§ **Instructions to follow**:
Please copy all the lines that follow, word for word.

··········

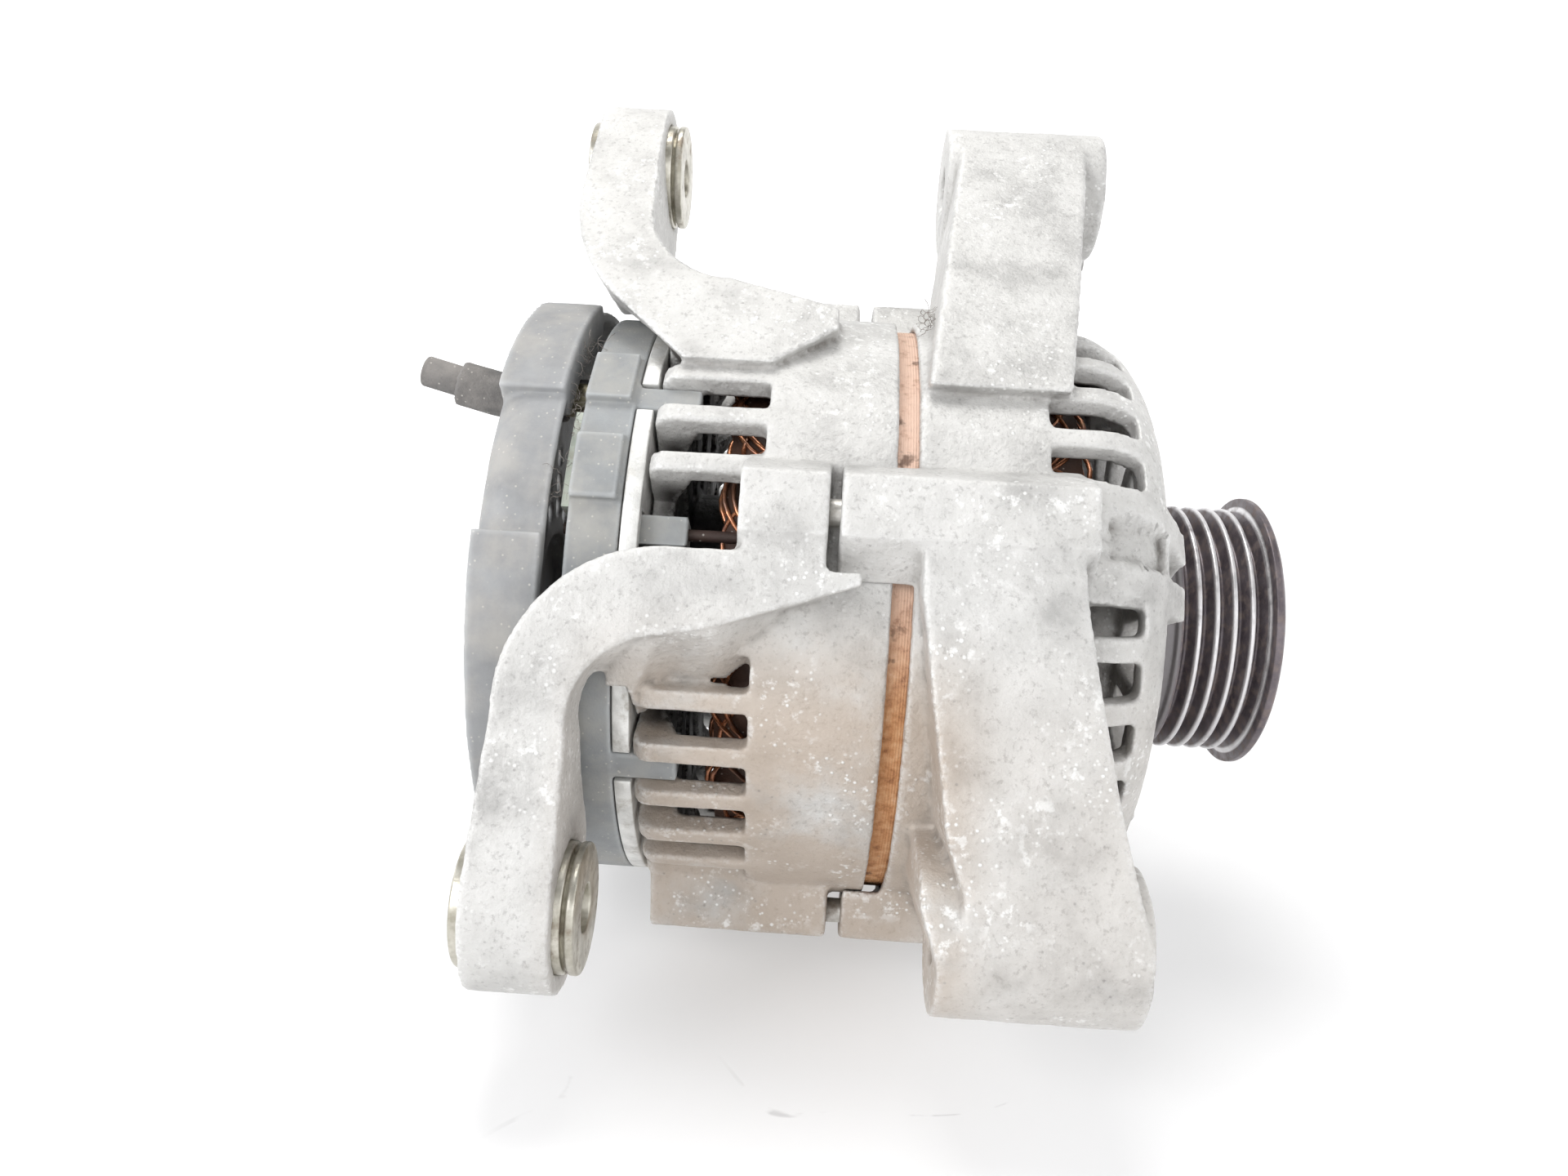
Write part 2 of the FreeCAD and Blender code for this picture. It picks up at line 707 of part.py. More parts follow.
def fan(label, hub_side, far_side):
    """A fan disc on a pole's end face with eleven leaned blades standing up from it."""
    low, high = sorted((hub_side, far_side), key=value)
    outward = value(far_side) > value(hub_side)
    disc_end = f"{hub_side} {'+' if outward else '-'} 1.4"
    disc = sorted((hub_side, disc_end), key=value)
    body = ring(label, *disc, "shaft_body + gap_fit", "34")
    sketch = new_sketch(body, "YZ_Plane", low)
    draw_outline(sketch, [
        turned("26", "4", "0"),
        turned("fan_radius - 0.5", "-5", "0"),
        turned("fan_radius", "-3.6", "0"),
        turned("27", "5.4", "0"),
    ])
    repeat(body, extrude(body, sketch, f"{high} - ({low})"), "11")


def ball_bearing(name, middle, bore, outer, half, ball, pitch, count):
    """A deep-groove ball bearing: two rings, balls, a cage and two seals, each its own sub-part."""
    groove = f"({ball} + gap_run)"
    shoulder = f"({ball} * 0.5)"
    reach = f"(sqrt({groove} * {groove} - {shoulder} * {shoulder}))"
    back, front = f"{middle} - {half} + gap_fit", f"{middle} + {half} - gap_fit"

    inner = new_body(f"{name}_bearing_inner_ring")
    revolve(inner, [
        (back, f"{bore} + gap_fit"),
        (front, f"{bore} + gap_fit"),
        (front, f"{pitch} - {shoulder}"),
        (f"{middle} + {reach}", f"{pitch} - {shoulder}"),
        (f"{middle} - {reach}", f"{pitch} - {shoulder}", groove, "right"),
        (back, f"{pitch} - {shoulder}"),
    ])
    outer_ring = new_body(f"{name}_bearing_outer_ring")
    revolve(outer_ring, [
        (back, f"{outer} - gap_fit"),
        (back, f"{pitch} + {shoulder}"),
        (f"{middle} - {reach}", f"{pitch} + {shoulder}"),
        (f"{middle} + {reach}", f"{pitch} + {shoulder}", groove, "right"),
        (front, f"{pitch} + {shoulder}"),
        (front, f"{outer} - gap_fit"),
    ])
    balls = new_body(f"{name}_bearing_balls")
    sphere = balls.newObject("PartDesign::AdditiveSphere", f"{balls.Name}_sphere")
    sphere.setExpression("Radius", formula(ball))
    sphere.setExpression("Placement.Base.x", formula(middle))
    sphere.setExpression("Placement.Base.y", formula(pitch))
    repeat(balls, sphere, str(count))
    cage = new_body(f"{name}_bearing_cage")
    revolve(cage, ring_outline(
        f"{middle} - {ball} - 0.1", f"{middle} + {ball} + 0.7", f"{pitch} - {shoulder} + 0.5",
        f"{pitch} + {shoulder} - 0.5",
    ))
    sketch = new_sketch(cage, "YZ_Plane", f"{middle} - {half}")
    draw_outline(sketch, block_outline(f"{pitch} - 5", f"{pitch} + 5", f"{ball} + 0.1", f"{ball} + 0.1", "0"))
    repeat(cage, extrude(cage, sketch, f"{half} + {ball} + 0.05", cut=True), str(count))
    seals = new_body(f"{name}_bearing_seals")
    for start, end in ((back, f"{back} + 0.8"), (f"{front} - 0.8", front)):
        revolve(seals, ring_outline(
            start, end, f"{pitch} - {shoulder} + 0.15", f"{pitch} + {shoulder} - gap_fit",
        ))


def rotor():
    shaft = new_body("rotor_shaft")
    revolve(shaft, [
        ("-72", "0"),
        ("77.4", "0"),
        ("77.4", "6.9"),
        ("76.4", "7.9"),
        ("68", "7.9"),
        ("68", "shaft_front"),
        ("36", "shaft_front"),
        ("36", "shaft_body"),
        ("rear_bearing_x + rear_half + 1", "shaft_body"),
        ("rear_bearing_x + rear_half + 1", "shaft_rear"),
        ("rear_bearing_x - rear_half - 1", "shaft_rear"),
        ("rear_bearing_x - rear_half - 1", "shaft_tail"),
        ("-72", "shaft_tail"),
    ])
    sketch = new_sketch(shaft, "YZ_Plane", "71.4")
    draw_outline(sketch, hexagon("0", "0", "8"))
    extrude(shaft, sketch, "7", cut=True)
    claw_pole("front_claw_pole", 0, 0)
    claw_pole("rear_claw_pole", 180, 30)
    bobbin = new_body("field_bobbin")
    revolve(bobbin, [
        ("-pole_disc + 0.1", "17.1"),
        ("pole_disc - 0.1", "17.1"),
        ("pole_disc - 0.1", "34"),
        ("pole_disc - 1.3", "34"),
        ("pole_disc - 1.3", "18.3"),
        ("-pole_disc + 1.3", "18.3"),
        ("-pole_disc + 1.3", "34"),
        ("-pole_disc + 0.1", "34"),
    ])
    ring("field_coil", "-pole_disc + 1.4", "pole_disc - 1.4", "18.4", "33.4")
    fan("front_fan", "rotor_half + 0.1", "rotor_half + 8")
    fan("rear_fan", "-rotor_half - 0.1", "-rotor_half - 8")
    ring("slip_ring_sleeve", "-71", "-47.5", "shaft_tail + gap_fit", "7")
    for label, middle in (("front_slip_ring", "front_ring_x"), ("rear_slip_ring", "rear_ring_x")):
        ring(label, f"{middle} - 3.4", f"{middle} + 3.4", "7 + gap_fit", "ring_radius")
    ring("shaft_spacer", "front_bearing_x + front_half", "pulley_back", "shaft_front + gap_fit", "12.5")
    pulley()
    hexagon_nut("pulley_nut", "0", "0", "68.2", "76.2", "24", "7.95")
    ball_bearing("front", "front_bearing_x", "shaft_front", "front_outer", "front_half", "front_ball",
                 "front_pitch_radius", 7)
    ball_bearing("rear", "rear_bearing_x", "shaft_rear", "rear_outer", "rear_half", "rear_ball",
                 "rear_pitch_radius", 9)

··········

§ **Solution for this exercise**:
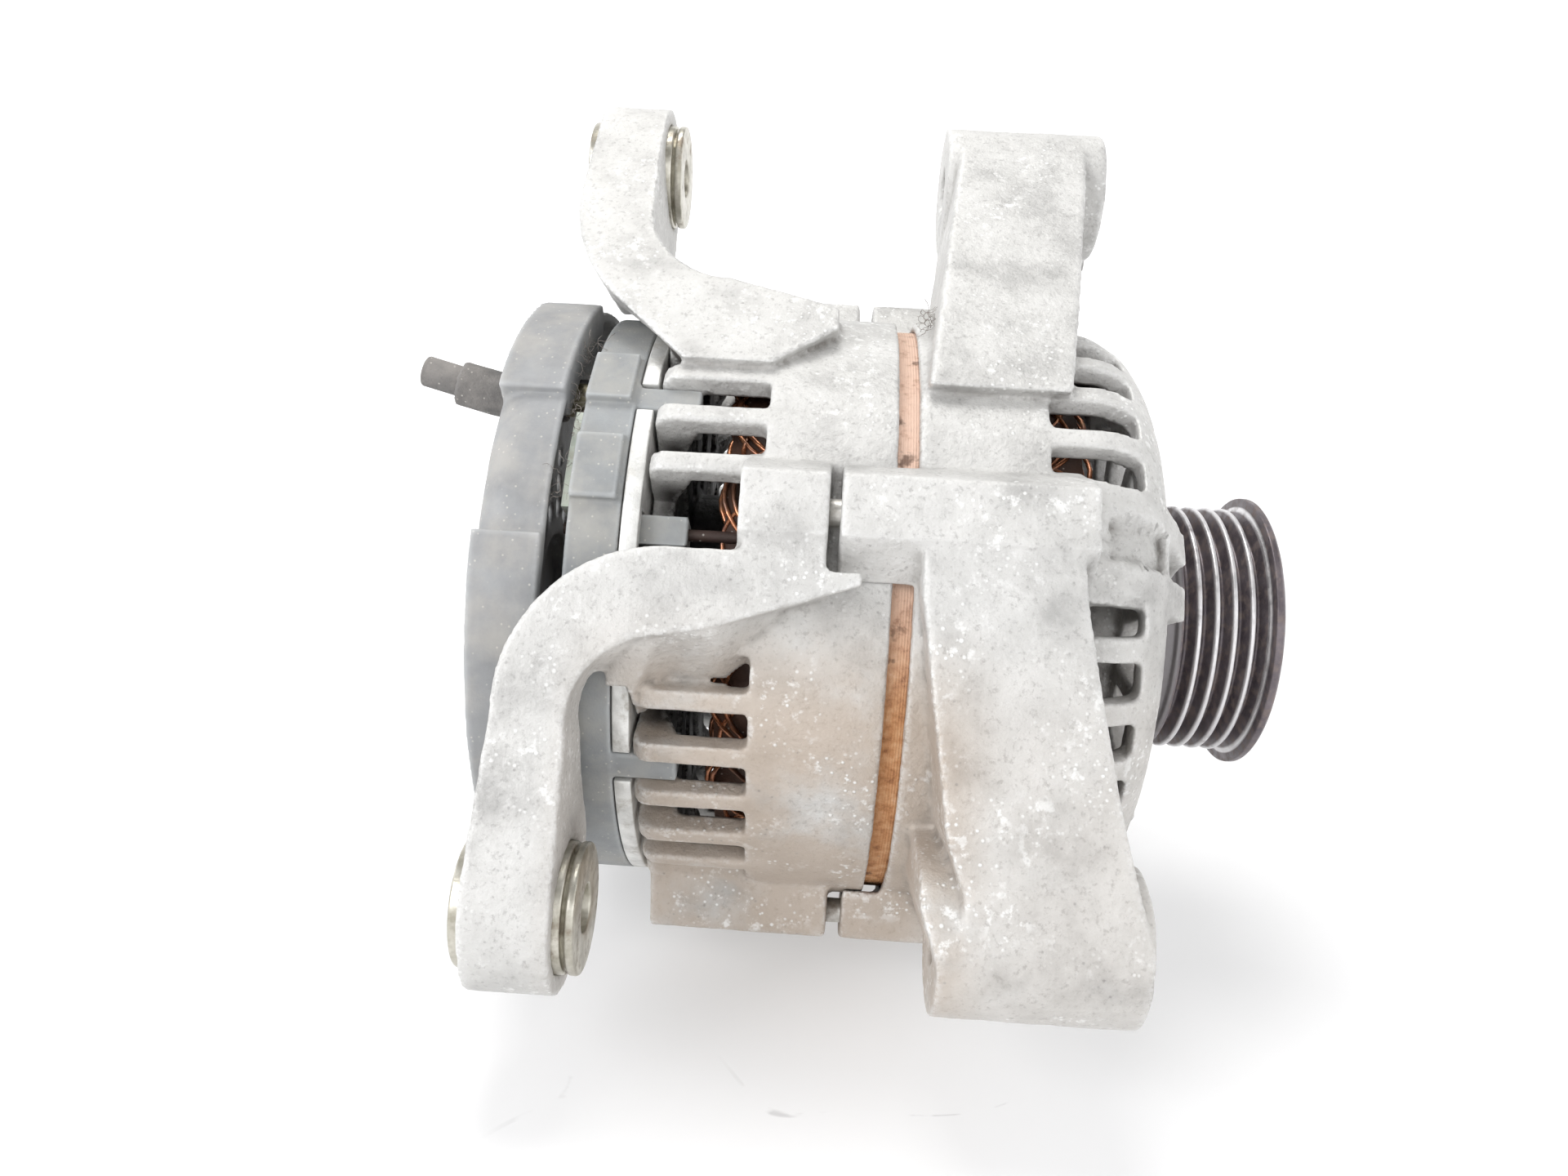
Write part 2 of the FreeCAD and Blender code for this picture. It picks up at line 707 of part.py. More parts follow.
def fan(label, hub_side, far_side):
    """A fan disc on a pole's end face with eleven leaned blades standing up from it."""
    low, high = sorted((hub_side, far_side), key=value)
    outward = value(far_side) > value(hub_side)
    disc_end = f"{hub_side} {'+' if outward else '-'} 1.4"
    disc = sorted((hub_side, disc_end), key=value)
    body = ring(label, *disc, "shaft_body + gap_fit", "34")
    sketch = new_sketch(body, "YZ_Plane", low)
    draw_outline(sketch, [
        turned("26", "4", "0"),
        turned("fan_radius - 0.5", "-5", "0"),
        turned("fan_radius", "-3.6", "0"),
        turned("27", "5.4", "0"),
    ])
    repeat(body, extrude(body, sketch, f"{high} - ({low})"), "11")


def ball_bearing(name, middle, bore, outer, half, ball, pitch, count):
    """A deep-groove ball bearing: two rings, balls, a cage and two seals, each its own sub-part."""
    groove = f"({ball} + gap_run)"
    shoulder = f"({ball} * 0.5)"
    reach = f"(sqrt({groove} * {groove} - {shoulder} * {shoulder}))"
    back, front = f"{middle} - {half} + gap_fit", f"{middle} + {half} - gap_fit"

    inner = new_body(f"{name}_bearing_inner_ring")
    revolve(inner, [
        (back, f"{bore} + gap_fit"),
        (front, f"{bore} + gap_fit"),
        (front, f"{pitch} - {shoulder}"),
        (f"{middle} + {reach}", f"{pitch} - {shoulder}"),
        (f"{middle} - {reach}", f"{pitch} - {shoulder}", groove, "right"),
        (back, f"{pitch} - {shoulder}"),
    ])
    outer_ring = new_body(f"{name}_bearing_outer_ring")
    revolve(outer_ring, [
        (back, f"{outer} - gap_fit"),
        (back, f"{pitch} + {shoulder}"),
        (f"{middle} - {reach}", f"{pitch} + {shoulder}"),
        (f"{middle} + {reach}", f"{pitch} + {shoulder}", groove, "right"),
        (front, f"{pitch} + {shoulder}"),
        (front, f"{outer} - gap_fit"),
    ])
    balls = new_body(f"{name}_bearing_balls")
    sphere = balls.newObject("PartDesign::AdditiveSphere", f"{balls.Name}_sphere")
    sphere.setExpression("Radius", formula(ball))
    sphere.setExpression("Placement.Base.x", formula(middle))
    sphere.setExpression("Placement.Base.y", formula(pitch))
    repeat(balls, sphere, str(count))
    cage = new_body(f"{name}_bearing_cage")
    revolve(cage, ring_outline(
        f"{middle} - {ball} - 0.1", f"{middle} + {ball} + 0.7", f"{pitch} - {shoulder} + 0.5",
        f"{pitch} + {shoulder} - 0.5",
    ))
    sketch = new_sketch(cage, "YZ_Plane", f"{middle} - {half}")
    draw_outline(sketch, block_outline(f"{pitch} - 5", f"{pitch} + 5", f"{ball} + 0.1", f"{ball} + 0.1", "0"))
    repeat(cage, extrude(cage, sketch, f"{half} + {ball} + 0.05", cut=True), str(count))
    seals = new_body(f"{name}_bearing_seals")
    for start, end in ((back, f"{back} + 0.8"), (f"{front} - 0.8", front)):
        revolve(seals, ring_outline(
            start, end, f"{pitch} - {shoulder} + 0.15", f"{pitch} + {shoulder} - gap_fit",
        ))


def rotor():
    shaft = new_body("rotor_shaft")
    revolve(shaft, [
        ("-72", "0"),
        ("77.4", "0"),
        ("77.4", "6.9"),
        ("76.4", "7.9"),
        ("68", "7.9"),
        ("68", "shaft_front"),
        ("36", "shaft_front"),
        ("36", "shaft_body"),
        ("rear_bearing_x + rear_half + 1", "shaft_body"),
        ("rear_bearing_x + rear_half + 1", "shaft_rear"),
        ("rear_bearing_x - rear_half - 1", "shaft_rear"),
        ("rear_bearing_x - rear_half - 1", "shaft_tail"),
        ("-72", "shaft_tail"),
    ])
    sketch = new_sketch(shaft, "YZ_Plane", "71.4")
    draw_outline(sketch, hexagon("0", "0", "8"))
    extrude(shaft, sketch, "7", cut=True)
    claw_pole("front_claw_pole", 0, 0)
    claw_pole("rear_claw_pole", 180, 30)
    bobbin = new_body("field_bobbin")
    revolve(bobbin, [
        ("-pole_disc + 0.1", "17.1"),
        ("pole_disc - 0.1", "17.1"),
        ("pole_disc - 0.1", "34"),
        ("pole_disc - 1.3", "34"),
        ("pole_disc - 1.3", "18.3"),
        ("-pole_disc + 1.3", "18.3"),
        ("-pole_disc + 1.3", "34"),
        ("-pole_disc + 0.1", "34"),
    ])
    ring("field_coil", "-pole_disc + 1.4", "pole_disc - 1.4", "18.4", "33.4")
    fan("front_fan", "rotor_half + 0.1", "rotor_half + 8")
    fan("rear_fan", "-rotor_half - 0.1", "-rotor_half - 8")
    ring("slip_ring_sleeve", "-71", "-47.5", "shaft_tail + gap_fit", "7")
    for label, middle in (("front_slip_ring", "front_ring_x"), ("rear_slip_ring", "rear_ring_x")):
        ring(label, f"{middle} - 3.4", f"{middle} + 3.4", "7 + gap_fit", "ring_radius")
    ring("shaft_spacer", "front_bearing_x + front_half", "pulley_back", "shaft_front + gap_fit", "12.5")
    pulley()
    hexagon_nut("pulley_nut", "0", "0", "68.2", "76.2", "24", "7.95")
    ball_bearing("front", "front_bearing_x", "shaft_front", "front_outer", "front_half", "front_ball",
                 "front_pitch_radius", 7)
    ball_bearing("rear", "rear_bearing_x", "shaft_rear", "rear_outer", "rear_half", "rear_ball",
                 "rear_pitch_radius", 9)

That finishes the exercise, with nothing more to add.